- Objective -
Write out the whole listing, matching it exactly.

- Source excerpt -

• • • • •

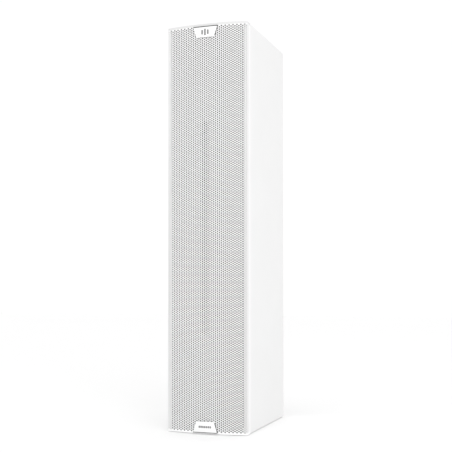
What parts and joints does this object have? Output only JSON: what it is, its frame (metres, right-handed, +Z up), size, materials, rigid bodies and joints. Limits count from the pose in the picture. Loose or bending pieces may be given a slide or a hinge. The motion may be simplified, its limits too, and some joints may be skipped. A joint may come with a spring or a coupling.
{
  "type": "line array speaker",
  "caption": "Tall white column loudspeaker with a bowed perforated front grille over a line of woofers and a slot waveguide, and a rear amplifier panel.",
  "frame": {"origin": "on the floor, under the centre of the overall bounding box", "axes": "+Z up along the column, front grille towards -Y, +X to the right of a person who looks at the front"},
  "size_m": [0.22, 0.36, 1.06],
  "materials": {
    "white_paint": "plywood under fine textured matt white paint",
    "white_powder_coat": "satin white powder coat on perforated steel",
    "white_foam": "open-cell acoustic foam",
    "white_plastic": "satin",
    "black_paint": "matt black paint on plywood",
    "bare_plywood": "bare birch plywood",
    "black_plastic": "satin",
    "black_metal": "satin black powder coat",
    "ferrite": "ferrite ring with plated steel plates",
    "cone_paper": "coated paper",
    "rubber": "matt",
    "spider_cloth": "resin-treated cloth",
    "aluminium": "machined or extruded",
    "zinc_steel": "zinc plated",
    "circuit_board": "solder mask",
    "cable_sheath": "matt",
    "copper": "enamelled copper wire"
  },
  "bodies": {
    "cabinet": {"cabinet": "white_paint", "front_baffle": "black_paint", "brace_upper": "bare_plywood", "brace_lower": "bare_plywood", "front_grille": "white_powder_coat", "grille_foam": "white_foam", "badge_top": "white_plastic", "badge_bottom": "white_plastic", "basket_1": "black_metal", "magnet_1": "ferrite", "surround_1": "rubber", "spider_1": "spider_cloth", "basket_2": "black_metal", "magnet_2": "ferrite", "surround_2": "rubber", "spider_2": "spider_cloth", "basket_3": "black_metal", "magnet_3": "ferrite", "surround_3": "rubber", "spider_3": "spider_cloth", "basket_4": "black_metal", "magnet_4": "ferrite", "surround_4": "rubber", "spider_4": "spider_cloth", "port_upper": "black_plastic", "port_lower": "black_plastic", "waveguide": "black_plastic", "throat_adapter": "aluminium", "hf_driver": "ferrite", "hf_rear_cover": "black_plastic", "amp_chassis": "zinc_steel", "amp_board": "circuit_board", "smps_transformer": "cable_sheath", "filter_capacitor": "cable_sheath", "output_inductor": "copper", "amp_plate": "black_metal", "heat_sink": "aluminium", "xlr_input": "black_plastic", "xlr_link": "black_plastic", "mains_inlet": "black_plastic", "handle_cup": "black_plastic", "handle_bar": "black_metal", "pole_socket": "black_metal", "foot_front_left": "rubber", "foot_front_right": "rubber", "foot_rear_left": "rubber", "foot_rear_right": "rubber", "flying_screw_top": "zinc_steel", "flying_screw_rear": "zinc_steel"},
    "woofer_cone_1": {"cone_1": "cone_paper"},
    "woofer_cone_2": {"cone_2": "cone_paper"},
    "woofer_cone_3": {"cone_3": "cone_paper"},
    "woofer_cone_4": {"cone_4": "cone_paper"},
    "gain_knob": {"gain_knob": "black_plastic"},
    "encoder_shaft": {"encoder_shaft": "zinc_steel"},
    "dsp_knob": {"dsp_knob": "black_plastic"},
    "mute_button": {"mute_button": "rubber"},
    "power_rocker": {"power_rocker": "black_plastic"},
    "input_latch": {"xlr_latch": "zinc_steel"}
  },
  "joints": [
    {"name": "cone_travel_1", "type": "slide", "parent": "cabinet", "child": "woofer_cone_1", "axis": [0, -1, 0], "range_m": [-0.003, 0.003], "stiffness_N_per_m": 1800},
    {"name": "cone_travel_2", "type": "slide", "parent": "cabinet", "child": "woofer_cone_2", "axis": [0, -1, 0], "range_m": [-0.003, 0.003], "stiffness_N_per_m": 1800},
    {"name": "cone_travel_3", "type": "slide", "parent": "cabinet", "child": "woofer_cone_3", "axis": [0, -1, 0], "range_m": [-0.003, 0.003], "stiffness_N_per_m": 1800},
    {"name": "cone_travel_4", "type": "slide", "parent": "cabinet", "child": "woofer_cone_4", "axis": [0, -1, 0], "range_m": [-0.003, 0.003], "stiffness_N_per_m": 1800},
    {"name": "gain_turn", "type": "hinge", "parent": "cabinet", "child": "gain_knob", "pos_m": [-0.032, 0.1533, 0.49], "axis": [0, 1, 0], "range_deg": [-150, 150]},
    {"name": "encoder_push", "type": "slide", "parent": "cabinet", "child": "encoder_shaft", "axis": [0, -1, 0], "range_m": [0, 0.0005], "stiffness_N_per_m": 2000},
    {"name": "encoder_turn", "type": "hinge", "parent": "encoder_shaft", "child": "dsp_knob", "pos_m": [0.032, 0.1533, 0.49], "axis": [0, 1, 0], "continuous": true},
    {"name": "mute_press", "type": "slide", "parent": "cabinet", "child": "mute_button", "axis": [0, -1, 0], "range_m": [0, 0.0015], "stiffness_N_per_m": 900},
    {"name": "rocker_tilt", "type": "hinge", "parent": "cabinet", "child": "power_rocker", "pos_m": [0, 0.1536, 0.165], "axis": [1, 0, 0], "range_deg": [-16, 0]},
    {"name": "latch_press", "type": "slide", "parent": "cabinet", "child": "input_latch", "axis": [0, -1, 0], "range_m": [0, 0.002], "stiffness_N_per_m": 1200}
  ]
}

• • • • •

- Solution below -
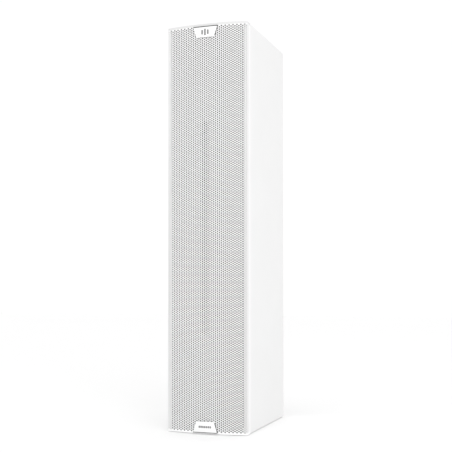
What parts and joints does this object have? Output only JSON: what it is, its frame (metres, right-handed, +Z up), size, materials, rigid bodies and joints. Limits count from the pose in the picture. Loose or bending pieces may be given a slide or a hinge. The motion may be simplified, its limits too, and some joints may be skipped. A joint may come with a spring or a coupling.
{
  "type": "line array speaker",
  "caption": "Tall white column loudspeaker with a bowed perforated front grille over a line of woofers and a slot waveguide, and a rear amplifier panel.",
  "frame": {"origin": "on the floor, under the centre of the overall bounding box", "axes": "+Z up along the column, front grille towards -Y, +X to the right of a person who looks at the front"},
  "size_m": [0.22, 0.36, 1.06],
  "materials": {
    "white_paint": "plywood under fine textured matt white paint",
    "white_powder_coat": "satin white powder coat on perforated steel",
    "white_foam": "open-cell acoustic foam",
    "white_plastic": "satin",
    "black_paint": "matt black paint on plywood",
    "bare_plywood": "bare birch plywood",
    "black_plastic": "satin",
    "black_metal": "satin black powder coat",
    "ferrite": "ferrite ring with plated steel plates",
    "cone_paper": "coated paper",
    "rubber": "matt",
    "spider_cloth": "resin-treated cloth",
    "aluminium": "machined or extruded",
    "zinc_steel": "zinc plated",
    "circuit_board": "solder mask",
    "cable_sheath": "matt",
    "copper": "enamelled copper wire"
  },
  "bodies": {
    "cabinet": {"cabinet": "white_paint", "front_baffle": "black_paint", "brace_upper": "bare_plywood", "brace_lower": "bare_plywood", "front_grille": "white_powder_coat", "grille_foam": "white_foam", "badge_top": "white_plastic", "badge_bottom": "white_plastic", "basket_1": "black_metal", "magnet_1": "ferrite", "surround_1": "rubber", "spider_1": "spider_cloth", "basket_2": "black_metal", "magnet_2": "ferrite", "surround_2": "rubber", "spider_2": "spider_cloth", "basket_3": "black_metal", "magnet_3": "ferrite", "surround_3": "rubber", "spider_3": "spider_cloth", "basket_4": "black_metal", "magnet_4": "ferrite", "surround_4": "rubber", "spider_4": "spider_cloth", "port_upper": "black_plastic", "port_lower": "black_plastic", "waveguide": "black_plastic", "throat_adapter": "aluminium", "hf_driver": "ferrite", "hf_rear_cover": "black_plastic", "amp_chassis": "zinc_steel", "amp_board": "circuit_board", "smps_transformer": "cable_sheath", "filter_capacitor": "cable_sheath", "output_inductor": "copper", "amp_plate": "black_metal", "heat_sink": "aluminium", "xlr_input": "black_plastic", "xlr_link": "black_plastic", "mains_inlet": "black_plastic", "handle_cup": "black_plastic", "handle_bar": "black_metal", "pole_socket": "black_metal", "foot_front_left": "rubber", "foot_front_right": "rubber", "foot_rear_left": "rubber", "foot_rear_right": "rubber", "flying_screw_top": "zinc_steel", "flying_screw_rear": "zinc_steel"},
    "woofer_cone_1": {"cone_1": "cone_paper"},
    "woofer_cone_2": {"cone_2": "cone_paper"},
    "woofer_cone_3": {"cone_3": "cone_paper"},
    "woofer_cone_4": {"cone_4": "cone_paper"},
    "gain_knob": {"gain_knob": "black_plastic"},
    "encoder_shaft": {"encoder_shaft": "zinc_steel"},
    "dsp_knob": {"dsp_knob": "black_plastic"},
    "mute_button": {"mute_button": "rubber"},
    "power_rocker": {"power_rocker": "black_plastic"},
    "input_latch": {"xlr_latch": "zinc_steel"}
  },
  "joints": [
    {"name": "cone_travel_1", "type": "slide", "parent": "cabinet", "child": "woofer_cone_1", "axis": [0, -1, 0], "range_m": [-0.003, 0.003], "stiffness_N_per_m": 1800},
    {"name": "cone_travel_2", "type": "slide", "parent": "cabinet", "child": "woofer_cone_2", "axis": [0, -1, 0], "range_m": [-0.003, 0.003], "stiffness_N_per_m": 1800},
    {"name": "cone_travel_3", "type": "slide", "parent": "cabinet", "child": "woofer_cone_3", "axis": [0, -1, 0], "range_m": [-0.003, 0.003], "stiffness_N_per_m": 1800},
    {"name": "cone_travel_4", "type": "slide", "parent": "cabinet", "child": "woofer_cone_4", "axis": [0, -1, 0], "range_m": [-0.003, 0.003], "stiffness_N_per_m": 1800},
    {"name": "gain_turn", "type": "hinge", "parent": "cabinet", "child": "gain_knob", "pos_m": [-0.032, 0.1533, 0.49], "axis": [0, 1, 0], "range_deg": [-150, 150]},
    {"name": "encoder_push", "type": "slide", "parent": "cabinet", "child": "encoder_shaft", "axis": [0, -1, 0], "range_m": [0, 0.0005], "stiffness_N_per_m": 2000},
    {"name": "encoder_turn", "type": "hinge", "parent": "encoder_shaft", "child": "dsp_knob", "pos_m": [0.032, 0.1533, 0.49], "axis": [0, 1, 0], "continuous": true},
    {"name": "mute_press", "type": "slide", "parent": "cabinet", "child": "mute_button", "axis": [0, -1, 0], "range_m": [0, 0.0015], "stiffness_N_per_m": 900},
    {"name": "rocker_tilt", "type": "hinge", "parent": "cabinet", "child": "power_rocker", "pos_m": [0, 0.1536, 0.165], "axis": [1, 0, 0], "range_deg": [-16, 0]},
    {"name": "latch_press", "type": "slide", "parent": "cabinet", "child": "input_latch", "axis": [0, -1, 0], "range_m": [0, 0.002], "stiffness_N_per_m": 1200}
  ]
}